■ Problem requirements
Beginning with the first line of the data below, extract each line up to and including the one containing "a capped tube.". Copy them exactly and add nothing.

■ Data excerpt
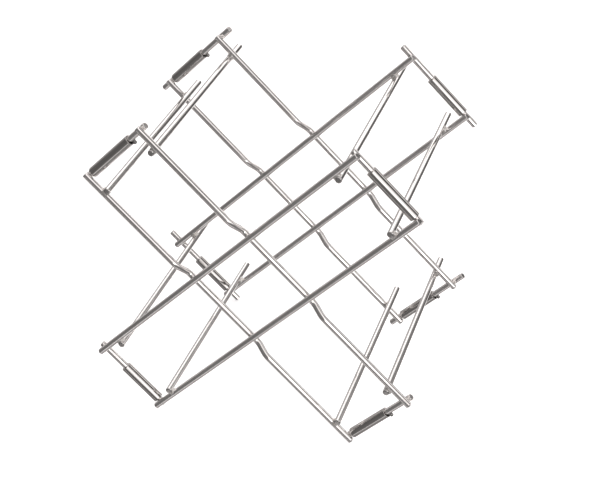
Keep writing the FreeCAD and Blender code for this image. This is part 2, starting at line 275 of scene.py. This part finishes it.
def sweep(rings, around, offset):
    """Points, faces and grain coordinates of a capped tube.

    A ring is its centre, two unit sides, its two half-widths and its distance along the bar.
    """
    angles = np.linspace(0.0, 2 * math.pi, around, endpoint=False)
    points, grain = [], []
    for centre, side, other, half_side, half_other, along in rings:
        ring = (centre + np.outer(np.cos(angles) * half_side, side)
                + np.outer(np.sin(angles) * half_other, other))
        points.append(ring)
        grain.append(np.column_stack([
            np.full(around, along + offset), np.cos(angles) * half_side, np.sin(angles) * half_other
        ]))
    points = np.concatenate(points + [np.array([rings[0][0], rings[-1][0]])])
    ends = np.array([[rings[0][5] + offset, 0, 0], [rings[-1][5] + offset, 0, 0]])
    grain = np.concatenate(grain + [ends])
    faces = ring_faces(len(rings), around)
    start_centre = len(points) - 2
    last = (len(rings) - 1) * around
    for step in range(around):
        after = (step + 1) % around
        faces.append((start_centre, after, step))
        faces.append((start_centre + 1, last + step, last + after))
    return points, faces, grain


def sawn_end(radius):
    """Distance from the tip and radius of each ring of a sawn end with a filed edge, tip first."""
    rows = [(0.00004, 0.30), (0.00002, 0.60), (0.0, 0.80), (0.00005, 0.845),
            (0.00016, 0.885), (0.00034, 0.930), (0.00056, 0.978), (0.00076, 1.0)]
    return [(depth, radius * share) for depth, share in rows]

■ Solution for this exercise
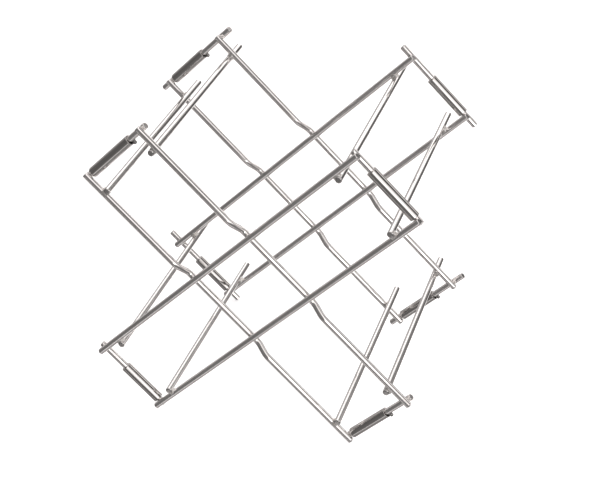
Keep writing the FreeCAD and Blender code for this image. This is part 2, starting at line 275 of scene.py. This part finishes it.
def sweep(rings, around, offset):
    """Points, faces and grain coordinates of a capped tube.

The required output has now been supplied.